A HOMILY FOR THE FIFTH SUNDAY OF THE GREAT FAST

 

About the Lessons Regarding Repentance Taught by the Life of Saint Mary of Egypt

 

        Brothers and sisters,

       

        Today is the fifth Sunday of Great Lent, when we commemorate the wonderful exemplar of repentance, Saint Mary of Egypt.  Who among us does not know the Life of this remarkable woman?  We know it well, as it is read in full every year at Matins on Wednesday of the fifth week of the Fast, when the Great Canon of Saint Andrew of Crete is also read in its entirety.  Therefore, I will not repeat what is familiar to almost everyone present, but limit myself to explaining the chief lessons taught by Saint Mary’s extremely edifying Life.

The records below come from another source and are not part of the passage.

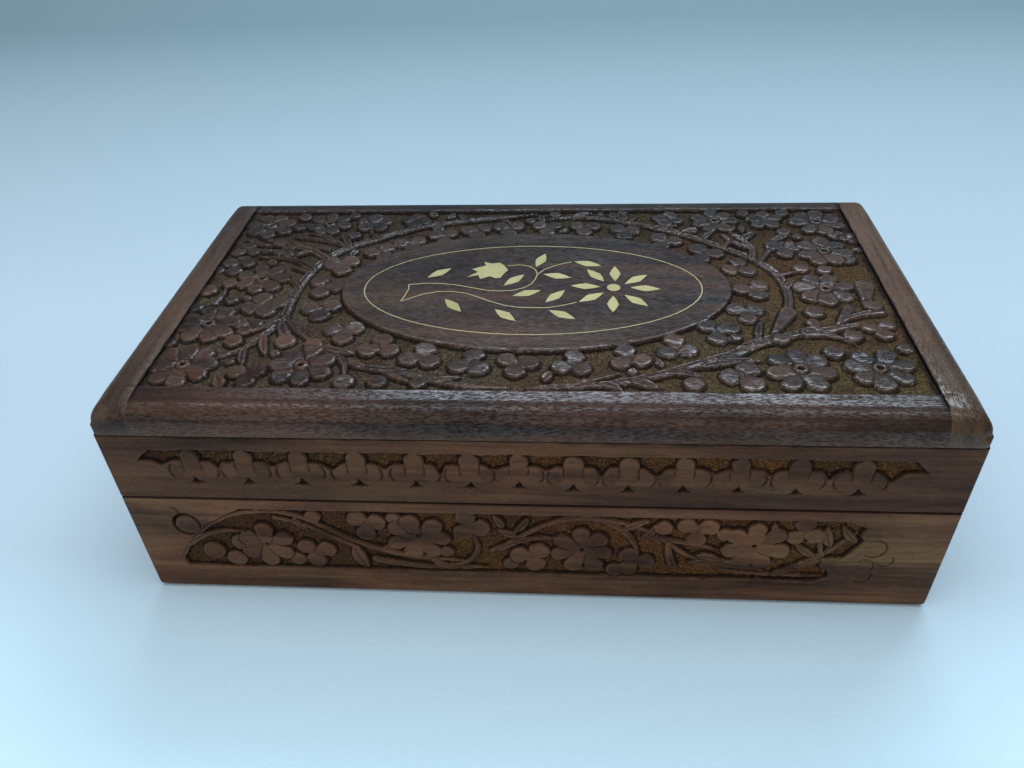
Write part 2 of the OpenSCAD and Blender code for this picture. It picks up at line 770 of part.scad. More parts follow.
mirror([1, 0, 0]) short_lining(lid_lining_z[0], lid_lining_z[1]);  // lid_lining_right
color(brass) inlay() border_wire_outline();  // inlay_border_wire
color(brass) inlay() stem_outline();  // inlay_stem_wires
color(brass) inlay() leaves_outline();  // inlay_leaves
color(brass) inlay() polygon(lobed_leaf);  // inlay_lobed_leaf
color(brass) inlay() petals_outline();  // inlay_flower_petals
color(brass) inlay() disc_outline();  // inlay_flower_disc
at_hinge(-1) hinge_leaf(-1);  // hinge_left_base_leaf
at_hinge(-1) hinge_leaf(1);  // hinge_left_lid_leaf
at_hinge(-1) hinge_pin();  // hinge_left_pin
at_hinge(-1) leaf_screws(-1);  // hinge_left_base_screws
at_hinge(-1) leaf_screws(1);  // hinge_left_lid_screws
at_hinge(1) hinge_leaf(-1);  // hinge_right_base_leaf
at_hinge(1) hinge_leaf(1);  // hinge_right_lid_leaf
at_hinge(1) hinge_pin();  // hinge_right_pin
at_hinge(1) leaf_screws(-1);  // hinge_right_base_screws
at_hinge(1) leaf_screws(1);  // hinge_right_lid_screws
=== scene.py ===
import math

import bmesh
import bpy
import numpy as np
from mathutils import Matrix, Vector


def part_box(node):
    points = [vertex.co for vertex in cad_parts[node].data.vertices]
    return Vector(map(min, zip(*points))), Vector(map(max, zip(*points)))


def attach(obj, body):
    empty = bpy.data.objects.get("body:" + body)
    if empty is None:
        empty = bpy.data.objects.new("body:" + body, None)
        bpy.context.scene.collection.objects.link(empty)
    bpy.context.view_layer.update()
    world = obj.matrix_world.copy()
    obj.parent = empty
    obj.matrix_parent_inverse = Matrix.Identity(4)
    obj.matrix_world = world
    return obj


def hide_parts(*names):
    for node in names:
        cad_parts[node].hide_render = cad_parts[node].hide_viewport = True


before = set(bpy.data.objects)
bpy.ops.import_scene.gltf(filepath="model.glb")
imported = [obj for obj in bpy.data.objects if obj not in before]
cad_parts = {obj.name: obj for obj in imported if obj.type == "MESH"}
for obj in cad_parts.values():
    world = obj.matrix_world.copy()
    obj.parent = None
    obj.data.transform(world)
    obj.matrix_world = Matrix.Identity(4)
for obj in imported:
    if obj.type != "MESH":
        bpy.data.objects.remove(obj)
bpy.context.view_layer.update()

# Lengths in the carving code are in millimetres, and become metres where a mesh is made.
MM = 0.001


def mm_box(node):
    low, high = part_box(node)
    return np.array(low) / MM, np.array(high) / MM


# Sizes of the box, from the frame

(HALF_W, HALF_D), TOP_Z = mm_box("lid_end_strip_right")[1][:2], mm_box("lid_top_board")[1][2]
BOARD_Z = mm_box("lid_top_board")[0][2]
BASE_H = mm_box("base_front_wall")[1][2]
LID_Z = mm_box("lid_front_wall")[0][2]
WALL_T = mm_box("base_left_wall")[1][0] + HALF_W
JOINT_X = mm_box("lid_end_strip_right")[0][0]
INNER_D = HALF_D - WALL_T
PIN_Y, PIN_Z = sum(mm_box("hinge_left_pin"))[1:] / 2

# Boards

GAP = 0.18               # half of the gap that shows at a glued joint
ROUND = 6.0              # round along the top edge
SHARP = 0.3              # round of the top's edges at a joint
CORNER = 1.7             # plan radius of the top's corners
WALL_CORNER = 1.0        # round of the walls' upright edges
KNUCKLE_ROOM = 2.3       # radius of the room round a hinge's knuckles

# Carving

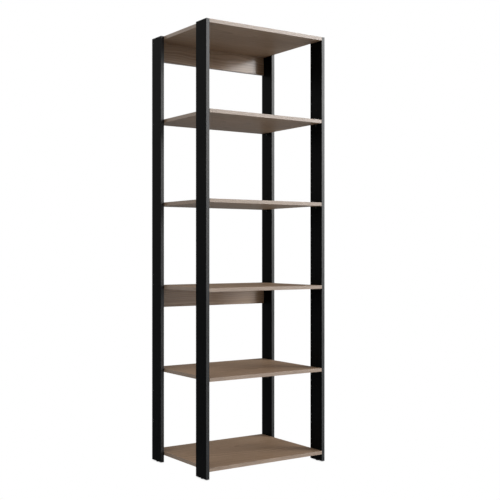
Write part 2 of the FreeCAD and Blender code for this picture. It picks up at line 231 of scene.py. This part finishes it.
def wood_grain(tree, coords, across, seed):
    """Tone, open pores and fibres of the print. across is the axis across the board's face, "Y" or "Z"."""
    ring = growth_rings(tree, coords, across, seed)
    year_inputs = {"W": ring, "Scale": 1.0, "Detail": 3.0, "Roughness": 0.75}
    year = put(tree, "TexNoise", year_inputs, noise_dimensions="1D").outputs[0]
    season = calc(tree, "FRACT", ring)
    late = calc(tree, "MULTIPLY", level(tree, season, 0.35, 0.92), level(tree, season, 1.0, 0.93))
    fibre = noise(tree, coords, 1.0, 5.0, 0.65, (seed, 0, 0), WOOD_FIBRES)
    blotch = noise(tree, coords, 3.0, offset=(0, seed, 0), along=(0.7, 2.2, 2.2))
    tone = calc(tree, "MULTIPLY", fibre, FIBRE_TONE)
    tone = calc(tree, "MULTIPLY_ADD", level(tree, year, 0.3, 0.7), YEAR_TONE, tone)
    tone = calc(tree, "ADD", tone, level(tree, blotch, 0.25, 0.75, 0.0, BLOTCH_TONE))
    tone = calc(tree, "MULTIPLY_ADD", late, -LATE_WOOD_TONE, tone)
    pore_field = noise(tree, coords, 1.0, 3.0, 0.6, (seed, 0, seed), WOOD_PORES)
    open_wood = level(tree, season, 0.75, 0.15, 0.25, 1.0)
    pores = calc(tree, "MULTIPLY", level(tree, pore_field, 0.57, 0.68), open_wood)
    return tone, pores, fibre


def wood_colour(tree, tone, pores):
    """Colour of the print from its tone, darker in the pores."""
    colour = ramp(tree, tone, (0.12, WOOD_DARK), (0.48, WOOD_MIDDLE), (0.84, WOOD_LIGHT))
    return mix(tree, calc(tree, "MULTIPLY", pores, 0.55), colour, WOOD_PORE)


def wood_board(node, seed):
    """Printed melamine on both faces of a shelf or rail, raw chipboard where it is cut or drilled."""
    material, tree, coords = start_material(node + "_laminate")
    low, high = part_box(node)
    thin, across = ("Z", "Y") if node in SHELVES else ("Y", "Z")
    gloss = SHELF_GLOSS if node in SHELVES else RAIL_GLOSS
    middle = (low.z + high.z) / 2 if thin == "Z" else (low.y + high.y) / 2
    tone, pores, fibre = wood_grain(tree, coords, across, seed)
    smudge = noise(tree, coords, 9.0, 3.0)
    from_middle = calc(tree, "SUBTRACT", put(tree, "SeparateXYZ", {0: coords}).outputs[thin], middle)
    core = calc(tree, "LESS_THAN", calc(tree, "ABSOLUTE", from_middle), BOARD / 2 - FACE_DEPTH)
    colour = mix(tree, core, wood_colour(tree, tone, pores), chipboard(tree, coords))
    rough = calc(tree, "MULTIPLY_ADD", pores, 0.2, level(tree, smudge, 0.3, 0.7, *gloss["rough"]))
    rough = calc(tree, "MAXIMUM", rough, calc(tree, "MULTIPLY", core, 0.9))
    height = calc(tree, "MULTIPLY_ADD", pores, -1.0, calc(tree, "MULTIPLY", fibre, 0.35))
    inputs = {"Base Color": colour, "Roughness": rough, "IOR": 1.5, "Specular IOR Level": gloss["sheen"]}
    finish_material(tree, inputs, height, 0.00012, 0.45)
    return material


def wood_tape(name, streaks):
    """Edge tape with the same print, rubbed pale on its corners. streaks is their number per metre."""
    material, tree, coords = start_material(name)
    streak = noise(tree, coords, 1.0, 5.0, 0.65, (3, 1, 7), streaks)
    patch = noise(tree, coords, 14.0, 2.0)
    fine = noise(tree, coords, 3.3, 3.0, 0.6, (0, 2, 5), streaks)
    pores = level(tree, fine, 0.6, 0.72)
    tone = calc(tree, "MULTIPLY_ADD", streak, 0.75, level(tree, patch, 0.3, 0.7, 0.02, 0.2))
    worn = level(tree, noise(tree, coords, 60.0, 3.0), 0.45, 0.7)
    wear = calc(tree, "MULTIPLY", edge_mask(tree, TAPE_WEAR), worn)
    print_colour = mix(tree, 1.0, wood_colour(tree, tone, pores), TAPE_TINT, "MULTIPLY")
    colour = mix(tree, calc(tree, "MULTIPLY", wear, 0.5), print_colour, WORN_TAPE)
    rough = calc(tree, "MULTIPLY_ADD", pores, 0.15, calc(tree, "MULTIPLY_ADD", wear, 0.15, 0.36))
    inputs = {"Base Color": colour, "Roughness": rough, "IOR": 1.7, "Specular IOR Level": 0.62}
    finish_material(tree, inputs, calc(tree, "SUBTRACT", streak, pores), 0.00008, 0.4)
    return material


def black_board():
    """Deep black melamine on both faces of an upright, very dark chipboard in the drilled holes."""
    material, tree, coords = start_material("black_melamine")
    place = put(tree, "SeparateXYZ", {0: coords})
    beside_middle = calc(tree, "ABSOLUTE", place.outputs["X"])
    from_middle = calc(tree, "SUBTRACT", beside_middle, HALF_WIDTH - BOARD / 2)
    core = calc(tree, "LESS_THAN", calc(tree, "ABSOLUTE", from_middle), BOARD / 2 - FACE_DEPTH)
    grain = noise(tree, coords, 1.0, 4.0, 0.65, along=MELAMINE_GRAIN)
    peel = noise(tree, coords, 900.0, 2.0)
    smudge = noise(tree, coords, 5.0, 4.0, 0.6)
    skin = ramp(tree, grain, (0.3, 0.0008), (0.75, 0.005))
    colour = mix(tree, core, skin, chipboard(tree, coords, UPRIGHT_CORE_TONE))
    rough = calc(tree, "MULTIPLY_ADD", grain, 0.12, level(tree, smudge, 0.3, 0.75, 0.25, 0.34))
    rough = calc(tree, "MAXIMUM", rough, calc(tree, "MULTIPLY", core, 0.9))
    height = calc(tree, "MULTIPLY_ADD", peel, 0.3, grain)
    inputs = {"Base Color": colour, "Roughness": rough, "IOR": 1.5, "Specular IOR Level": 0.028}
    finish_material(tree, inputs, height, 0.00015, 0.5)
    return material


def black_tape():
    """Satin black plastic tape, faintly brushed along the board and scuffed on its corners."""
    material, tree, coords = start_material("black_edge_tape")
    brushed = noise(tree, coords, 1.0, 4.0, 0.6, along=TAPE_BRUSHING)
    smudge = noise(tree, coords, 7.0, 3.0, 0.6)
    scuffed = level(tree, noise(tree, coords, 45.0, 3.0), 0.5, 0.72)
    scuff = calc(tree, "MULTIPLY", edge_mask(tree, TAPE_WEAR), scuffed)
    paleness = calc(tree, "MULTIPLY_ADD", scuff, 0.6, calc(tree, "MULTIPLY", brushed, 0.4))
    colour = ramp(tree, paleness, (0.0, (0.004, 0.004, 0.0043)), (0.4, (0.008, 0.008, 0.0084)), (1.0, 0.1))
    rough = calc(tree, "MULTIPLY_ADD", brushed, 0.08, level(tree, smudge, 0.3, 0.7, 0.26, 0.32))
    inputs = {"Base Color": colour, "Roughness": rough, "IOR": 1.5, "Specular IOR Level": 0.52}
    finish_material(tree, inputs, brushed, 0.00005, 0.3)
    return material


# Fittings -----------------------------------------------------------------------------------------


def moulded(name, tones, rough):
    """Moulded plastic: fine spark-eroded texture, faint flow marks, paler where its corners have rubbed."""
    material, tree, coords = start_material(name)
    dark, light = tones
    eroded = noise(tree, coords, 2600.0, 2.0)
    flow = noise(tree, coords, 120.0, 3.0, 0.6)
    rub = calc(tree, "MULTIPLY", edge_mask(tree, CORNER), level(tree, flow, 0.4, 0.7))
    base = ramp(tree, flow, (0.3, dark), (0.7, light))
    paler = tuple(1.6 * c + 0.04 for c in light)
    colour = mix(tree, calc(tree, "MULTIPLY", rub, 0.5), base, paler)
    roughness = calc(tree, "MULTIPLY_ADD", eroded, 0.12, rough)
    inputs = {"Base Color": colour, "Roughness": roughness, "IOR": 1.5}
    finish_material(tree, inputs, eroded, 0.00003, 0.4, CORNER)
    return material


def metal(name, tones, rough, grain, bump):
    """Bare metal, paler along every sharp edge as a painted edge highlight. grain is the number of its
    surface marks per metre along each axis.
    """
    material, tree, coords = start_material(name)
    dark, light = tones
    marks = noise(tree, coords, 1.0, 4.0, 0.65, along=grain)
    stain = noise(tree, coords, 90.0, 3.0, 0.6)
    # painted edge highlight: the colour is paler along every sharp edge, evenly
    bright = edge_mask(tree, CORNER)
    base = ramp(tree, stain, (0.3, dark), (0.7, light))
    painted_highlight_colour = tuple(1.25 * c for c in light)
    colour = mix(tree, calc(tree, "MULTIPLY", bright, 0.6), base, painted_highlight_colour)
    roughness = calc(tree, "MULTIPLY_ADD", marks, 0.2, rough)
    inputs = {"Base Color": colour, "Roughness": roughness, "Metallic": 1.0}
    finish_material(tree, inputs, marks, bump, 0.5, CORNER)
    return material


def beech():
    """Turned beech dowel: short dark flecks along its length."""
    material, tree, coords = start_material("beech_dowel")
    dark, light = BEECH
    fibre = noise(tree, coords, 1.0, 4.0, 0.65, along=DOWEL_FIBRES)
    fleck = level(tree, noise(tree, coords, offset=(4, 0, 0), along=DOWEL_FLECKS), 0.62, 0.7)
    base = ramp(tree, fibre, (0.3, dark), (0.7, light))
    colour = mix(tree, calc(tree, "MULTIPLY", fleck, 0.5), base, BEECH_FLECK)
    inputs = {"Base Color": colour, "Roughness": calc(tree, "MULTIPLY_ADD", fibre, 0.2, 0.55)}
    finish_material(tree, inputs, calc(tree, "SUBTRACT", fibre, fleck), 0.00008, 0.5, CORNER)
    return material


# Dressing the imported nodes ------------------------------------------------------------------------


def dress(node, material):
    """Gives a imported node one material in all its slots."""
    mesh = NODES[node].data
    mesh.materials.clear()
    mesh.materials.append(material)


def dress_all():
    """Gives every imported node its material."""
    for seed, node in enumerate(SHELVES + RAILS):
        dress(node, wood_board(node, seed))
    pin_plastic = moulded("pin_plastic", PIN_BLACK, 0.35)
    for node in PINS:
        dress(node, pin_plastic)
    by_ending = {
        "_upright": black_board(),
        "_upright_edge_tape": black_tape(),
        "_shelf_edge_tape": wood_tape("wood_edge_tape", SHELF_TAPE_STREAKS),
        "_rail_edge_tape": wood_tape("rail_edge_tape", RAIL_TAPE_STREAKS),
        "_cam_locks": metal("die_cast_zinc", ZINC, 0.4, CAST_GRAIN, 0.00006),
        "_cam_bolts": metal("plated_steel", PLATED_STEEL, 0.22, BOLT_TURNING, 0.00002),
        "_nails": metal("nail_steel", NAIL_STEEL, 0.25, NAIL_DRAWING, 0.00002),
        "_dowels": beech(),
        "_cam_caps": moulded("cap_plastic", CAP_BROWN, 0.42),
        "glides": moulded("glide_plastic", GLIDE_BLACK, 0.45),
    }
    for node in NODES:
        for ending, material in by_ending.items():
            if node.endswith(ending):
                dress(node, material)


# Studio -------------------------------------------------------------------------------------------


def make_camera():
    """Level camera at the bookcase's front left, upright, so that vertical lines stay vertical."""
    data = bpy.data.cameras.new("camera")
    data.lens = CAMERA_LENS
    data.sensor_width = CAMERA_SENSOR
    data.shift_y = CAMERA_SHIFT_Y
    camera = bpy.data.objects.new("camera", data)
    camera.location = CAMERA_PLACE
    camera.rotation_euler = (math.radians(90), 0, -CAMERA_TURN)
    bpy.context.scene.collection.objects.link(camera)
    bpy.context.scene.camera = camera


def make_sky():
    """White to look at. As a light it is a dark room with soft panels in it."""
    world = bpy.data.worlds.new("studio")
    world.use_nodes = True
    tree = world.node_tree
    tree.nodes.clear()
    direction = put(tree, "TexCoord").outputs["Generated"]
    light = SKY
    for right, up, sharpness, radiance in PANELS:
        right, up = math.radians(right), math.radians(up)
        towards = (math.cos(up) * math.sin(right), -math.cos(up) * math.cos(right), math.sin(up))
        product = put(tree, "VectorMath", {0: direction, 1: towards}, operation="DOT_PRODUCT")
        facing = product.outputs["Value"]
        fall = calc(tree, "EXPONENT", calc(tree, "MULTIPLY_ADD", facing, sharpness, -sharpness))
        light = calc(tree, "MULTIPLY_ADD", fall, radiance, light)
    seen = put(tree, "Background", {"Color": (1, 1, 1, 1)})
    lit = put(tree, "Background", {"Color": (1, 1, 1, 1), "Strength": light})
    to_camera = put(tree, "LightPath").outputs["Is Camera Ray"]
    both = put(tree, "MixShader", {0: to_camera, 1: lit.outputs[0], 2: seen.outputs[0]})
    output = put(tree, "OutputWorld")
    tree.links.new(both.outputs[0], output.inputs["Surface"])
    bpy.context.scene.world = world


def make_floor():
    """Pale floor with a painted soft shadow close to what stands on it. For everything but the camera it
    also glows in a painted pool of light at the front right.
    """
    half = FLOOR_SIZE / 2
    mesh = bpy.data.meshes.new("floor")
    corners = [(-half, -half, 0), (half, -half, 0), (half, half, 0), (-half, half, 0)]
    mesh.from_pydata(corners, [], [(0, 1, 2, 3)])
    floor = bpy.data.objects.new("floor", mesh)
    bpy.context.scene.collection.objects.link(floor)
    material, tree, coords = start_material("pale_floor")
    # painted contact shadow: the floor's seen colour is darker where ambient occlusion finds something
    # close above it
    painted_contact_shadow = put(tree, "AmbientOcclusion", {"Distance": CONTACT_REACH}, samples=16).outputs["AO"]
    seen = put(tree, "Emission", {"Color": ramp(tree, painted_contact_shadow, (0.0, 0.7), (0.8, 1.0))})
    # painted pool of light: the floor glows round FLOOR_POOL for all rays but the camera's, and lights the
    # bookcase's undersides and sheen
    distance = put(tree, "VectorMath", {0: coords, 1: FLOOR_POOL}, operation="DISTANCE")
    pool = level(tree, distance.outputs["Value"], FLOOR_POOL_RADIUS, 0.0, 0.0, FLOOR_POOL_GLOW)
    glow = put(tree, "Emission", {"Strength": pool})
    lit = put(tree, "BsdfDiffuse", {"Color": (*FLOOR_PALE, 1)})
    bright = put(tree, "AddShader", {0: glow.outputs[0], 1: lit.outputs[0]})
    to_camera = put(tree, "LightPath").outputs["Is Camera Ray"]
    both = put(tree, "MixShader", {0: to_camera, 1: bright.outputs[0], 2: seen.outputs[0]})
    output = put(tree, "OutputMaterial")
    tree.links.new(both.outputs[0], output.inputs["Surface"])
    mesh.materials.append(material)


def make_studio():
    """Camera, light and floor."""
    make_camera()
    make_sky()
    make_floor()
    bpy.context.scene.view_settings.view_transform = "Standard"


make_studio()
dress_all()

        The first of these lessons is that repentance is always possible for everyone.  No matter how grievous or numerous our faults, no matter how long we have served a particular passion, no matter how deeply a particular sin may have sunk its roots into our heart, we still retain the ability to come to ourself and turn to God, seeking His mercy.  For seventeen years, for the whole time she was a young woman, Mary was a slave of carnal pleasure and a total stranger to repentance.  It seemed she had lost all sense of shame, that she had banished all fear of God from her heart, and that she had completely silenced the voice of her conscience.  Nevertheless, this debauched soul did turn to repentance, and to what repentance did she turn!  How, then, can anyone pretend that we cannot devote ourself daily to the task of repentance?  If our sins are less than hers, this only means that it is easier for us to turn ourself around than it was for her.  Yet, she had merely to enter the narthex of the Church of the Resurrection with the others for a feast (and that simply out of curiosity) and fail to push her way into the packed nave, and she immediately put the blame for her failure on her sins.  Another person naturally might have ascribed to the thickness of the crowd such failure to enter, but Mary straightway concluded that it was a divine force blocking her, on account of her wicked life.  Without delay, Mary turned once and for all to repentance.  She looked up at the icon of the Queen of heaven in the narthex, begged the All-Pure One to stand surety for her sincerity, and was granted freedom to enter the temple.  How, then, can we doubt that, if only we fervently appeal to her, the Most Holy Theotokos will enable our ardent, continual repentance and stand surety for our sincerity, whatever our faults?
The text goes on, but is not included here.